→ EXERCISE: Write the material out again exactly.

→ STORED DATA:
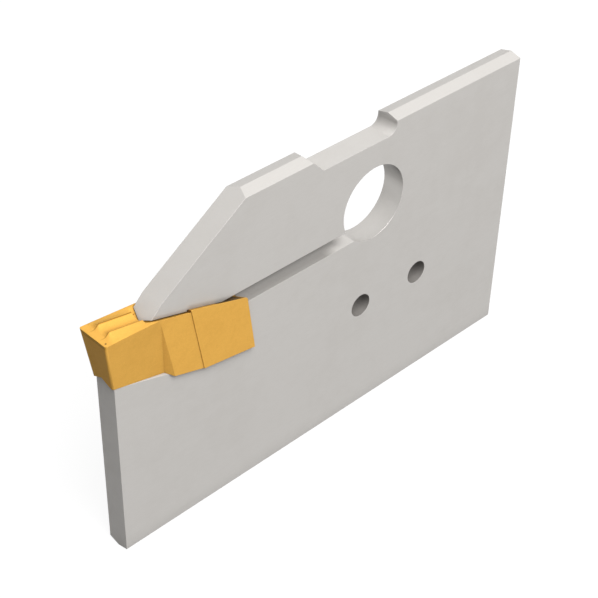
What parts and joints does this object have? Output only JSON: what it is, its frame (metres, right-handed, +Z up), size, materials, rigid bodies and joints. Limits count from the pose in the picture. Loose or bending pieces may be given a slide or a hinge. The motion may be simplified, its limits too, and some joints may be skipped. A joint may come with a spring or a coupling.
{
  "type": "parting blade",
  "caption": "Flat lathe parting blade with V-shaped long edges, a slit jaw, key bore and pin bores, holding a coated carbide cut-off insert",
  "frame": {"origin": "centre of the key bore, on the blade's mid-plane", "axes": "+X along the blade from the cutting insert to the rear end, +Y across the blade's thickness along the key bore, +Z up towards the edge with the relief recess"},
  "size_m": [0.0509, 0.0034, 0.032],
  "materials": {
    "blade_steel": "fine ground, satin",
    "coated_carbide": "thin gold-coloured coating on sintered carbide, satin"
  },
  "bodies": {
    "root": {"blade_body": "blade_steel", "cutting_insert": "coated_carbide"}
  },
  "joints": []
}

→ EXERCISE OUTPUT:
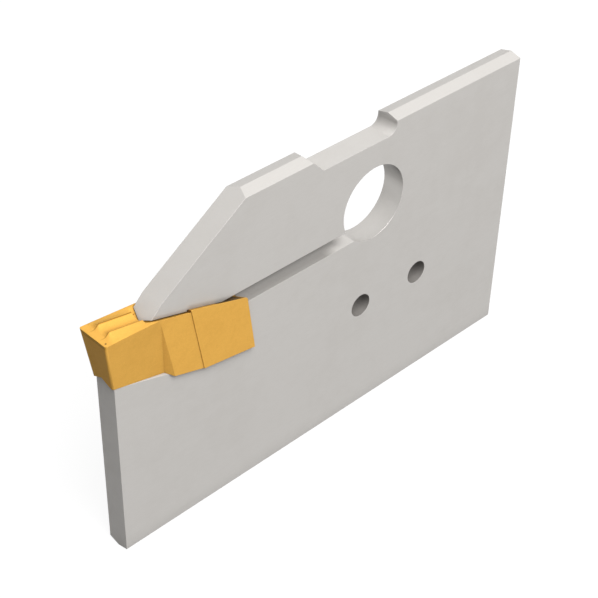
What parts and joints does this object have? Output only JSON: what it is, its frame (metres, right-handed, +Z up), size, materials, rigid bodies and joints. Limits count from the pose in the picture. Loose or bending pieces may be given a slide or a hinge. The motion may be simplified, its limits too, and some joints may be skipped. A joint may come with a spring or a coupling.
{
  "type": "parting blade",
  "caption": "Flat lathe parting blade with V-shaped long edges, a slit jaw, key bore and pin bores, holding a coated carbide cut-off insert",
  "frame": {"origin": "centre of the key bore, on the blade's mid-plane", "axes": "+X along the blade from the cutting insert to the rear end, +Y across the blade's thickness along the key bore, +Z up towards the edge with the relief recess"},
  "size_m": [0.0509, 0.0034, 0.032],
  "materials": {
    "blade_steel": "fine ground, satin",
    "coated_carbide": "thin gold-coloured coating on sintered carbide, satin"
  },
  "bodies": {
    "root": {"blade_body": "blade_steel", "cutting_insert": "coated_carbide"}
  },
  "joints": []
}